### Record extracts
## Start

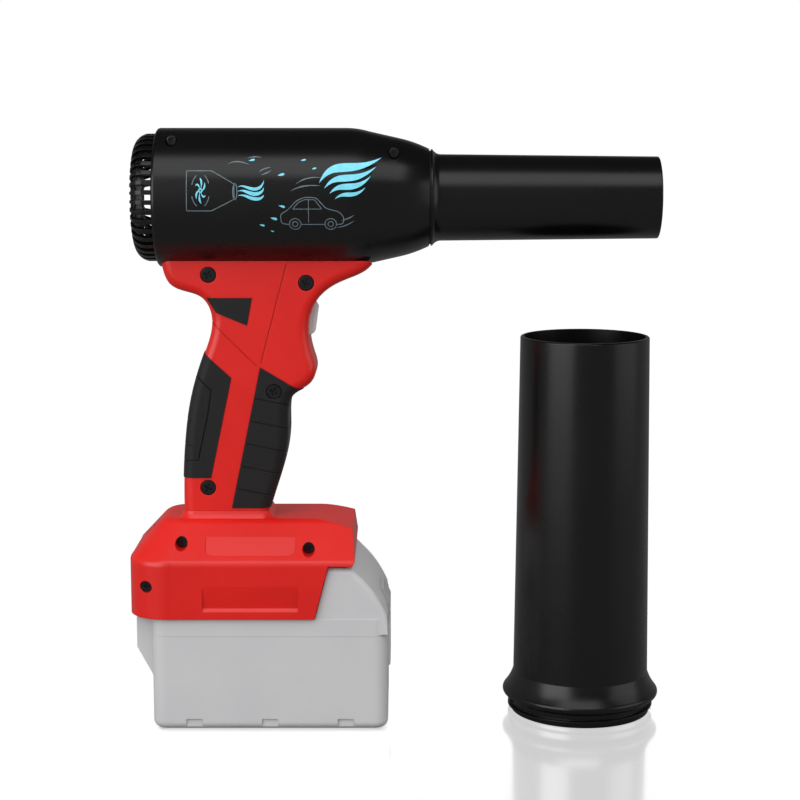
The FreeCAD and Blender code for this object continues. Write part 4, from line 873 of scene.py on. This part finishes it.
@dataclass
class Studio:
    """The white floor, the white room, its soft lights and the camera."""

    eye: tuple[float, float, float] = (0.065, -0.9543, 0.3098)
    pitch: float = math.radians(8.83)
    lens_mm: float = 85.5
    sensor_mm: float = 36.0
    nearest: float = 0.05
    farthest: float = 50.0
    floor_half: float = 6.0
    floor_drop: float = 0.2 * MM
    floor_base: str = "8A8A8A"
    floor_glow: float = 0.60
    floor_mirror: float = 2.3
    room_light: float = 0.87
    room_gloss: float = 0.02
    wall_gloss: float = 0.18
    veil_low: float = 0.36
    veil_high: float = 0.5
    backdrop: float = 1.0
    lamps: tuple[Softbox, ...] = (
        Softbox("key_softbox", (-1.0, -1.05, 0.55), (0.05, 0.0, 0.17), (1.4, 1.3), 2.05),
        Softbox("side_softbox", (1.45, -0.40, 0.45), (0.05, 0.0, 0.17), (1.2, 1.3), 0.72),
        Softbox("top_softbox", (0.05, -0.90, 1.52), (0.05, 0.0, 0.20), (1.6, 1.0), 1.35),
    )

    def build(self) -> None:
        """Make the floor, the world, the lamps and the camera, with colours shown as they are."""
        bpy.context.scene.view_settings.view_transform = "Standard"
        floor = self.floor()
        self.world()
        lit = self.all_but(floor)
        for lamp in self.lamps:
            lamp.hang(lit)
        self.camera()

    def floor(self) -> bpy.types.Object:
        """A wide white acrylic floor: evenly bright, with a soft reflection of what stands on it.

        The camera sees a glow plus a mirror. Everything else, such as light that bounces up to
        the tool, meets a plain pale floor.

        Returns:
            The floor, which is no part of the tool.
        """
        material, tree, shader, place = start_material("white_acrylic_floor")
        shader.inputs["Base Color"].default_value = linear(self.floor_base)
        shader.inputs["Roughness"].default_value = 0.5
        cloud = add_node(tree, "ShaderNodeTexNoise", Vector=place, Scale=1.5, Detail=2.0).outputs["Fac"]
        rough = add_node(tree, "ShaderNodeMapRange", Value=cloud, To_Min=0.1, To_Max=0.13)
        shine = (self.floor_mirror, self.floor_mirror, self.floor_mirror, 1.0)
        mirror = add_node(tree, "ShaderNodeBsdfGlossy", Color=shine, Roughness=rough.outputs["Result"])
        glow = add_node(tree, "ShaderNodeEmission", Strength=self.floor_glow)
        seen = add_node(tree, "ShaderNodeAddShader", in_0=mirror.outputs[0], in_1=glow.outputs[0])
        camera_ray = add_node(tree, "ShaderNodeLightPath").outputs["Is Camera Ray"]
        both = add_node(tree, "ShaderNodeMixShader", in_0=camera_ray, in_1=shader.outputs[0],
                        in_2=seen.outputs[0])
        tree.links.new(both.outputs[0], tree.nodes["Material Output"].inputs["Surface"])
        mesh = bpy.data.meshes.new("studio_floor")
        h, z = self.floor_half, -self.floor_drop
        mesh.from_pydata([(-h, -h, z), (h, -h, z), (h, h, z), (-h, h, z)], [], [(0, 1, 2, 3)])
        mesh.materials.append(material)
        floor = bpy.data.objects.new("studio_floor", mesh)
        bpy.context.scene.collection.objects.link(floor)
        return floor

    def all_but(self, floor: bpy.types.Object) -> bpy.types.Collection:
        """Keep the softboxes' light off the floor, so that it stays as white behind as in front.

        Args:
            floor: the object that they leave unlit.

        Returns:
            The collection that says so to each lamp.
        """
        lit = bpy.data.collections.new("kept_from_softboxes")
        lit.objects.link(floor)
        lit.collection_objects[0].light_linking.link_state = "EXCLUDE"
        return lit

    def world(self) -> None:
        """A white room that lights the tool evenly and shows little in its gloss.

        What a glossy surface sees of the room fades from a pale wall near the horizon to almost
        nothing overhead, so the floor reflects the wall evenly from all round, and the blacks
        stay black.
        """
        world = bpy.data.worlds.new("white_studio")
        bpy.context.scene.world = world
        world.use_nodes = True
        tree = world.node_tree
        tree.nodes.clear()
        white = linear("FFFFFF")
        ray = add_node(tree, "ShaderNodeLightPath")
        heading = add_node(tree, "ShaderNodeTexCoord").outputs["Generated"]
        height = add_node(tree, "ShaderNodeSeparateXYZ", Vector=heading).outputs["Z"]
        veil = add_node(tree, "ShaderNodeMapRange", Value=height, From_Min=self.veil_low,
                        From_Max=self.veil_high, To_Min=self.wall_gloss, To_Max=self.room_gloss)
        dim = add_node(tree, "ShaderNodeBackground", Color=white, Strength=self.room_light)
        mirrored = add_node(tree, "ShaderNodeBackground", Color=white, Strength=veil.outputs["Result"])
        bright = add_node(tree, "ShaderNodeBackground", Color=white, Strength=self.backdrop)
        room = add_node(tree, "ShaderNodeMixShader", in_0=ray.outputs["Is Glossy Ray"],
                        in_1=dim.outputs[0], in_2=mirrored.outputs[0])
        shown = add_node(tree, "ShaderNodeMixShader", in_0=ray.outputs["Is Camera Ray"],
                         in_1=room.outputs[0], in_2=bright.outputs[0])
        add_node(tree, "ShaderNodeOutputWorld", Surface=shown.outputs[0])

    def camera(self) -> None:
        """Stand the camera in front of the tool's right side, looking slightly down."""
        data = bpy.data.cameras.new("camera")
        data.lens = self.lens_mm
        data.sensor_width = self.sensor_mm
        data.clip_start, data.clip_end = self.nearest, self.farthest
        stand = bpy.data.objects.new("camera", data)
        stand.location = self.eye
        stand.rotation_euler = (math.pi / 2 - self.pitch, 0, 0)
        bpy.context.scene.collection.objects.link(stand)
        bpy.context.scene.camera = stand


def main() -> None:
    """Build every sub-assembly in order, then the studio."""
    logging.basicConfig(level=logging.INFO, format="%(message)s")
    for part in (Barrel(), AirPath(), Handle(), Foot(), Battery(), Studio()):
        part.build()
        LOG.info("built %s", type(part).__name__)


if __name__ == "__main__":
    main()
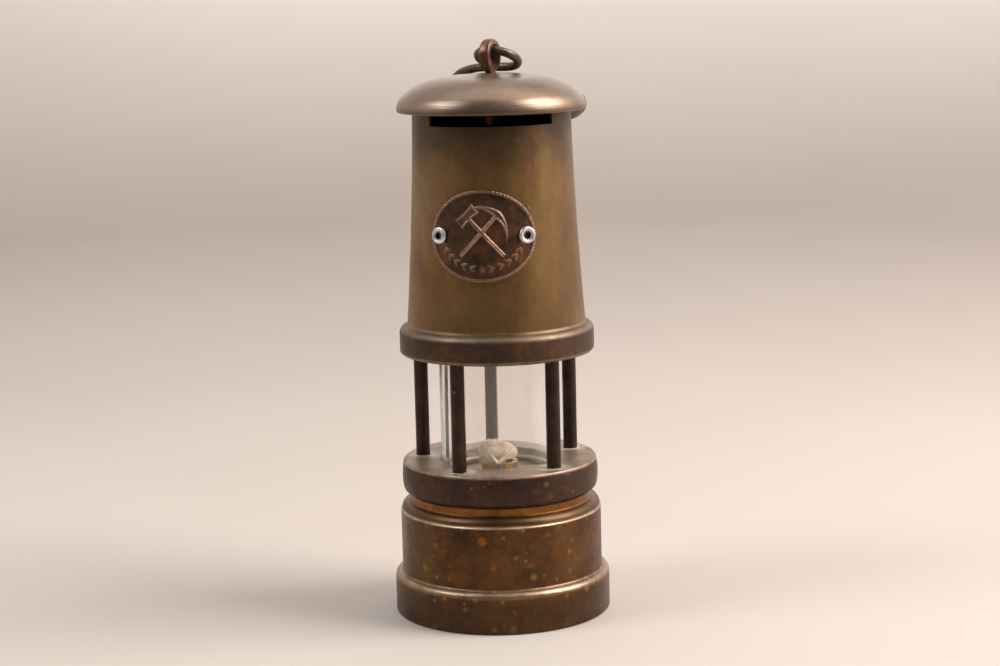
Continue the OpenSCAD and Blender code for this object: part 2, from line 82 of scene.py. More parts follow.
NECK_R = 37.0
NECK_TOP = 49.5
SCREW_R = 33.9
SCREW_WALL = 2.4
SCREW_PITCH = 2.0
BUSH_R = 7.15
DECK_T = 2.0
SHOULDER_R = 3.6
DRUM_WALL = 1.4
SPIGOT_T = 1.2
SPIGOT_H = 2.0
GLASS_WALL = 3.3
BONNET_FOOT_R = 36.15
BONNET_MOUTH_R = 31.7
BONNET_FLARE = 1.62
EYE_TURN = math.radians(-18)
EYE_HOLE_R = 4.3
EYE_STRAP_T = 2.1
EYE_STRAP_W = 4.6
LEG_R = 1.95
LEG_SPLAY = math.radians(8)
HOOK_R = 1.75
HOOK_PASS_Z = 227.8
HOOK_SLOPE = math.radians(27)
HOOK_EYE_R = 8.1
HOOK_EYE_BEND = math.radians(303)
HOOK_SHANK = 6.3
CROOK_R = 27.0
CROOK_BEND = math.radians(262)
PLATE_W = 44.0
PLATE_H = 36.0
PLATE_T = 1.0
RIVET_SPAN = 36.0


def bonnet_radius(z):
    """Outer radius of the flared bonnet at height z."""
    t = min(1, max(0, (z - BONNET_BOTTOM) / (BONNET_TOP - BONNET_BOTTOM)))
    return BONNET_MOUTH_R + (BONNET_FOOT_R - BONNET_MOUTH_R) * (1 - t) ** BONNET_FLARE


# ---- Mesh helpers ----


def make_piece(name, verts, faces, body, slot, material, replaces=(), smooth=40):
    """A mesh object from millimetre points, riding on a body."""
    mesh = bpy.data.meshes.new(name)
    mesh.from_pydata([tuple(c * MM for c in v) for v in verts], [], faces)
    mesh.validate()
    mesh.update()
    mesh.shade_smooth()
    mesh.set_sharp_from_angle(angle=math.radians(smooth))
    mesh.materials.append(material)
    piece = bpy.data.objects.new(name, mesh)
    bpy.context.scene.collection.objects.link(piece)
    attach(piece, body)
    if replaces:
        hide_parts(*replaces)
    return piece


def arc(cx, cy, r, a0, a1, steps):
    """Points of an arc, with its angles in degrees."""
    angles = [math.radians(a0 + (a1 - a0) * i / steps) for i in range(steps + 1)]
    return [(cx + r * math.cos(a), cy + r * math.sin(a)) for a in angles]


def ring_faces(rows, columns, closed=False):
    """Faces between neighbouring rings of points. closed joins the last ring to the first."""
    faces = []
    for i in range(rows if closed else rows - 1):
        k = (i + 1) % rows
        for j in range(columns):
            n = (j + 1) % columns
            faces.append((i * columns + j, i * columns + n, k * columns + n, k * columns + j))
    return faces


def end_faces(rows, columns):
    """Faces that close the first and the last of the rows."""
    last = (rows - 1) * columns
    return [tuple(reversed(range(columns))), tuple(last + j for j in range(columns))]


def lathe(profile, segments, shape=None):
    """Points and faces of a closed half section turned about Z. shape moves a point's radius."""
    verts = []
    for r, z in profile:
        for j in range(segments):
            angle = TAU * j / segments
            reach = r if shape is None else shape(r, z, angle)
            verts.append((reach * math.cos(angle), reach * math.sin(angle), z))
    return verts, ring_faces(len(profile), segments, closed=True)


def frames_along(path, closed=False):
    """A pair of cross directions at each point of a path, turned as little as possible."""
    points = [Vector(p) for p in path]
    count = len(points)
    pairs = []
    across = None
    for i in range(count):
        before = points[(i - 1) % count] if closed else points[max(i - 1, 0)]
        after = points[(i + 1) % count] if closed else points[min(i + 1, count - 1)]
        along = (after - before).normalized()
        if across is None:
            across = along.orthogonal().normalized()
        across = (across - along * across.dot(along)).normalized()
        pairs.append((across.copy(), along.cross(across)))
    return pairs


def tube(path, radii, sides, closed=False):
    """Points and faces of a round tube along a path; radii is a number or one per point."""
    if not hasattr(radii, "__len__"):
        radii = [radii] * len(path)
    verts = []
    for p, r, (u, v) in zip(path, radii, frames_along(path, closed)):
        for k in range(sides):
            angle = TAU * k / sides
            verts.append(tuple(Vector(p) + u * (r * math.cos(angle)) + v * (r * math.sin(angle))))
    faces = ring_faces(len(path), sides, closed)
    return verts, faces if closed else faces + end_faces(len(path), sides)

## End

Repeat word for word the stretch of lines from the one with "hide_parts(*replaces)" down to the one with "return faces", both included.

        hide_parts(*replaces)
    return piece


def arc(cx, cy, r, a0, a1, steps):
    """Points of an arc, with its angles in degrees."""
    angles = [math.radians(a0 + (a1 - a0) * i / steps) for i in range(steps + 1)]
    return [(cx + r * math.cos(a), cy + r * math.sin(a)) for a in angles]


def ring_faces(rows, columns, closed=False):
    """Faces between neighbouring rings of points. closed joins the last ring to the first."""
    faces = []
    for i in range(rows if closed else rows - 1):
        k = (i + 1) % rows
        for j in range(columns):
            n = (j + 1) % columns
            faces.append((i * columns + j, i * columns + n, k * columns + n, k * columns + j))
    return faces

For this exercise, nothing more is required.